- PROBLEM DETAILS
Reproduce exactly the lines from the line with "hide_parts(node)" through the line with "reach, levels, smooth=True)", both included, and no other lines.

- DATA SHOWN
-- Start --

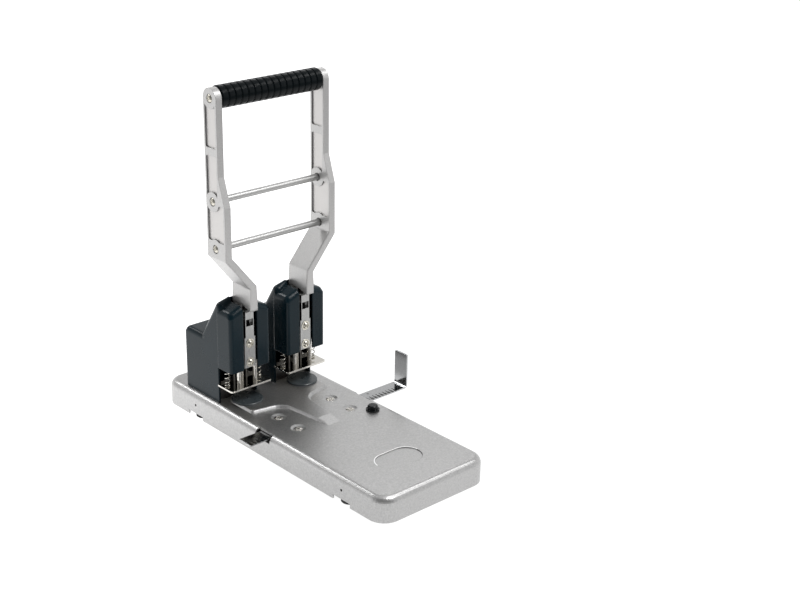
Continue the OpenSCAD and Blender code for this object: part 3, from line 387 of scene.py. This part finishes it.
deck_lacquer = deck_material()
arm_alloy = alloy_material()
gauge_steel = gauge_material()
zinc_plate = metal("zinc_plate", colour=(0.16, 0.155, 0.145), rough=0.40, vary=0.06, grain=700.0,
                   stretch=(1, 1, 0.2))
bright_nickel = metal("bright_nickel", colour=(0.62, 0.60, 0.56), rough=0.10, vary=0.03, grain=800.0,
                      grain_strength=0.05, bevel=0.0003)
domed_nickel = metal("domed_nickel", colour=(0.58, 0.555, 0.49), rough=0.07, vary=0.02, grain=800.0,
                     grain_strength=0.03, bevel=0.0003)
ground_rod = metal("ground_rod", colour=(0.47, 0.47, 0.465), rough=0.42, vary=0.02, grain=900.0,
                   grain_strength=0.0, stretch=(0.1, 1, 1))
ground_plunger = metal("ground_plunger", colour=(0.40, 0.40, 0.395), rough=0.30, vary=0.06, grain=900.0,
                       stretch=(1, 1, 0.12), bevel=0.0003)
spring_wire = metal("spring_wire", colour=(0.66, 0.64, 0.59), rough=0.16, vary=0.03, grain=900.0,
                    grain_strength=0.02)
charcoal_plastic = plastic("charcoal_plastic", colour=(0.0012, 0.0100, 0.0155), rough=0.24, grain=2600.0,
                           grain_strength=0.05, bevel=0.0019, specular=0.20)
black_plastic = plastic("black_plastic", colour=(0.0018, 0.0032, 0.0044), rough=0.22, grain=1800.0,
                        grain_strength=0.08, bevel=0.0006, specular=0.35)
disc_plastic = plastic("disc_plastic", colour=(0.040, 0.049, 0.054), rough=0.28, grain=900.0,
                       grain_strength=0.12, bevel=0.0004)
grip_rubber = plastic("grip_rubber", colour=(0.0008, 0.0026, 0.0036), rough=0.24, grain=1400.0,
                      grain_strength=0.08, bevel=0.0004, specular=0.12)
foot_rubber = plastic("foot_rubber", colour=grey(0.02), rough=0.8, grain=900.0, grain_strength=0.4)

# The finish of each node, where a pair of nodes is named without its side
finish_of = {
    "base_cover": deck_lacquer,
    "base_floor": zinc_plate,
    "rubber_feet": foot_rubber,
    "deck_screws": bright_nickel,
    "gauge_guide": zinc_plate,
    "gauge_clamp": zinc_plate,
    "gauge_bar": gauge_steel,
    "lock_knob": black_plastic,
    "lock_stud": zinc_plate,
    "cutting_disc": disc_plastic,
    "head_frame": zinc_plate,
    "frame_screws": zinc_plate,
    "housing": charcoal_plastic,
    "paper_backstop": zinc_plate,
    "stripper_plate": bright_nickel,
    "stripper_screws": bright_nickel,
    "guide_posts": bright_nickel,
    "return_springs": bright_nickel,
    "pivot_pin": bright_nickel,
    "plunger": ground_plunger,
    "cutter": bright_nickel,
    "clamp_screws": domed_nickel,
    "arm": arm_alloy,
    "drive_pin": bright_nickel,
    "rod_upper": ground_rod,
    "rod_lower": ground_rod,
    "grip_core": zinc_plate,
    "grip_sleeve": grip_rubber,
    "arm_screws": domed_nickel,
}

for name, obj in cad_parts.items():
    finish = finish_of[name.removesuffix("_left").removesuffix("_right")]
    if not obj.material_slots:
        obj.data.materials.append(finish)
    for slot in obj.material_slots:
        slot.material = finish


# Return springs: wound wire with closed ends

# Sizes in metres. The end curls lie one wire apart, with a little air between them
wire_r = 0.00055
wire_sides = 12
curls = 9
curl_steps = 28
end_pitch = 2.1 * wire_r


# One ring of points around the wire, and the faces between two such rings
def wire_ring(made, centre, out, along):
    up = out.cross(along)
    ring = []
    for k in range(wire_sides):
        angle = 2 * math.pi * k / wire_sides
        ring.append(made.verts.new(centre + wire_r * (math.cos(angle) * out + math.sin(angle) * up)))
    return ring


def wire_skin(made, ring, after):
    for k in range(wire_sides):
        beside = (k + 1) % wire_sides
        made.faces.new((ring[k], ring[beside], after[beside], after[k]))


# One spring, whose first and last curls lie close and whose others share the height evenly
def wind_spring(made, x, y, low_z, high_z, radius):
    mean_r = radius - wire_r
    pitch = (high_z - low_z - 2 * wire_r - 2 * end_pitch) / (curls - 2)
    rings = []
    for k in range(curls * curl_steps + 1):
        turn = k / curl_steps
        rise = end_pitch * min(turn, 1) + pitch * min(max(turn - 1, 0), curls - 2)
        rise += end_pitch * max(turn - curls + 1, 0)
        slope = pitch if 1 < turn < curls - 1 else end_pitch
        angle = 2 * math.pi * turn
        out = Vector((math.cos(angle), math.sin(angle), 0))
        centre = Vector((x, y, low_z + wire_r + rise)) + mean_r * out
        along = Vector((-out.y, out.x, slope / (2 * math.pi * mean_r))).normalized()
        rings.append(wire_ring(made, centre, out, along))
    for ring, after in zip(rings, rings[1:]):
        wire_skin(made, ring, after)
    made.faces.new(rings[0][::-1])
    made.faces.new(rings[-1])


# Both springs of one punching head
def wound_springs(node):
    low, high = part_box(node)
    radius = (high[1] - low[1]) / 2
    made = bmesh.new()
    for x in (low[0] + radius, high[0] - radius):
        wind_spring(made, x, (low[1] + high[1]) / 2, low[2], high[2], radius)
    bmesh.ops.recalc_face_normals(made, faces=made.faces)
    for face in made.faces:
        face.smooth = len(face.verts) == 4
    mesh = bpy.data.meshes.new(node + "_wire")
    made.to_mesh(mesh)
    made.free()
    mesh.materials.append(spring_wire)
    obj = bpy.data.objects.new(node + "_wire", mesh)
    scene.collection.objects.link(obj)
    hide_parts(node)
    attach(obj, "base")
    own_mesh(obj)


for side in ("left", "right"):
    wound_springs("return_springs_" + side)


# Floor, world and lights

floor_w = 14

# Level directions, as the photograph shows them
towards_front = (-0.645, -0.764, 0)
towards_right = (0.518, -0.855, 0)
towards_left = (-0.645, 0.764, 0)


# Changes smoothly from one level to the other over a reach in one direction
def fall_off(tree, place, towards, reach, levels):
    along = tree.nodes.new("ShaderNodeVectorMath")
    along.operation = "DOT_PRODUCT"
    along.inputs[1].default_value = towards
    link(tree, place, along.inputs[0])
    return map_range(tree, along.outputs["Value"], reach, levels, smooth=True)


# The paper sweep glows evenly where it shows, more to the left, and less far to the front and the right
def floor_material():
    mat, tree, shader = new_material("studio_floor")
    place = tree.nodes.new("ShaderNodeTexCoord").outputs["Object"]
    right = fall_off(tree, place, towards_right, reach=(0.53, 0.80), levels=(0.98, 0.30))
    front = fall_off(tree, place, towards_front, reach=(0.35, 0.62), levels=(0.98, 0.25))
    left = fall_off(tree, place, towards_left, reach=(0.0, 0.25), levels=(1.0, 1.45))
    glow = math_node(tree, "MULTIPLY", math_node(tree, "MINIMUM", right, front), left)
    shader.inputs["Base Color"].default_value = (0.12, 0.12, 0.12, 1)
    shader.inputs["Roughness"].default_value = 0.9
    shader.inputs["Specular IOR Level"].default_value = 0
    shader.inputs["Emission Color"].default_value = (1, 1, 1, 1)
    link(tree, glow, shader.inputs["Emission Strength"])
    return mat


# White low down, darker half way up, lighter overhead, and all of it dimmed at the front
def studio_world():
    sky_levels = [(0.0, 1.0), (0.30, 1.0), (0.42, 0.85), (0.55, 0.50),
                  (0.72, 0.42), (0.86, 0.65), (1.0, 0.75)]
    world = bpy.data.worlds.new("studio")
    world.use_nodes = True
    tree = world.node_tree
    background = tree.nodes["Background"]
    place = tree.nodes.new("ShaderNodeTexCoord").outputs["Generated"]
    split = tree.nodes.new("ShaderNodeSeparateXYZ")
    link(tree, place, split.inputs["Vector"])
    sky = ramp(tree, split.outputs["Z"], [(height, grey(level)) for height, level in sky_levels])
    dimmed = fall_off(tree, place, towards_front, reach=(0.1, 0.8), levels=(1.0, 0.3))
    link(tree, sky, background.inputs["Color"])
    link(tree, dimmed, background.inputs["Strength"])
    return world


def softbox(name, at, aim, size, power):
    data = bpy.data.lights.new(name, "AREA")
    data.shape = "RECTANGLE"
    data.size, data.size_y = size
    data.energy = power
    lamp = bpy.data.objects.new(name, data)
    scene.collection.objects.link(lamp)
    lamp.location = at
    x, y, z = (to - start for to, start in zip(aim, at))
    tilt = math.atan2(math.hypot(x, y), -z)
    lamp.rotation_euler = (tilt, 0, math.atan2(y, x) - math.pi / 2)


bpy.ops.mesh.primitive_plane_add(size=floor_w, location=(base_mid, 0, 0))
floor = bpy.context.object
floor.name = "studio_floor"
floor.data.materials.append(floor_material())

scene.world = studio_world()

softbox("box_behind", at=(-0.36, 1.43, 1.45), aim=(0, 0.08, 0.15), size=(0.6, 0.3), power=6)
softbox("box_right", at=(1.14, -0.40, 1.58), aim=(0, 0.0, 0.10), size=(0.7, 0.35), power=2.6)
softbox("box_front", at=(0.41, -0.92, 1.68), aim=(0, 0.05, 0.13), size=(0.65, 0.65), power=20)
softbox("box_far", at=(1.2, 1.05, 1.4), aim=(0, 0.0, 0.05), size=(0.8, 0.5), power=1.7)


# Camera, where the photograph was taken from

camera_left = 0.8941
camera_front = 1.0774
camera_z = 0.7273
camera_tilt = 21.80
camera_turn = 40.13
camera_lens = 62.74
camera_shift = 0.0913

camera_data = bpy.data.cameras.new("view")
camera = bpy.data.objects.new("view", camera_data)
scene.collection.objects.link(camera)
camera.location = (base_mid - camera_left, -camera_front, camera_z)
camera.rotation_euler = (math.radians(90 - camera_tilt), 0, math.radians(-camera_turn))
camera_data.lens = camera_lens
camera_data.sensor_width = 36
camera_data.sensor_fit = "HORIZONTAL"
camera_data.shift_x = camera_shift
camera_data.clip_start = 0.05
scene.camera = camera

scene.view_settings.view_transform = "Standard"
scene.view_settings.look = "None"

-- End --

- EXERCISE RESULT
    hide_parts(node)
    attach(obj, "base")
    own_mesh(obj)


for side in ("left", "right"):
    wound_springs("return_springs_" + side)


# Floor, world and lights

floor_w = 14

# Level directions, as the photograph shows them
towards_front = (-0.645, -0.764, 0)
towards_right = (0.518, -0.855, 0)
towards_left = (-0.645, 0.764, 0)


# Changes smoothly from one level to the other over a reach in one direction
def fall_off(tree, place, towards, reach, levels):
    along = tree.nodes.new("ShaderNodeVectorMath")
    along.operation = "DOT_PRODUCT"
    along.inputs[1].default_value = towards
    link(tree, place, along.inputs[0])
    return map_range(tree, along.outputs["Value"], reach, levels, smooth=True)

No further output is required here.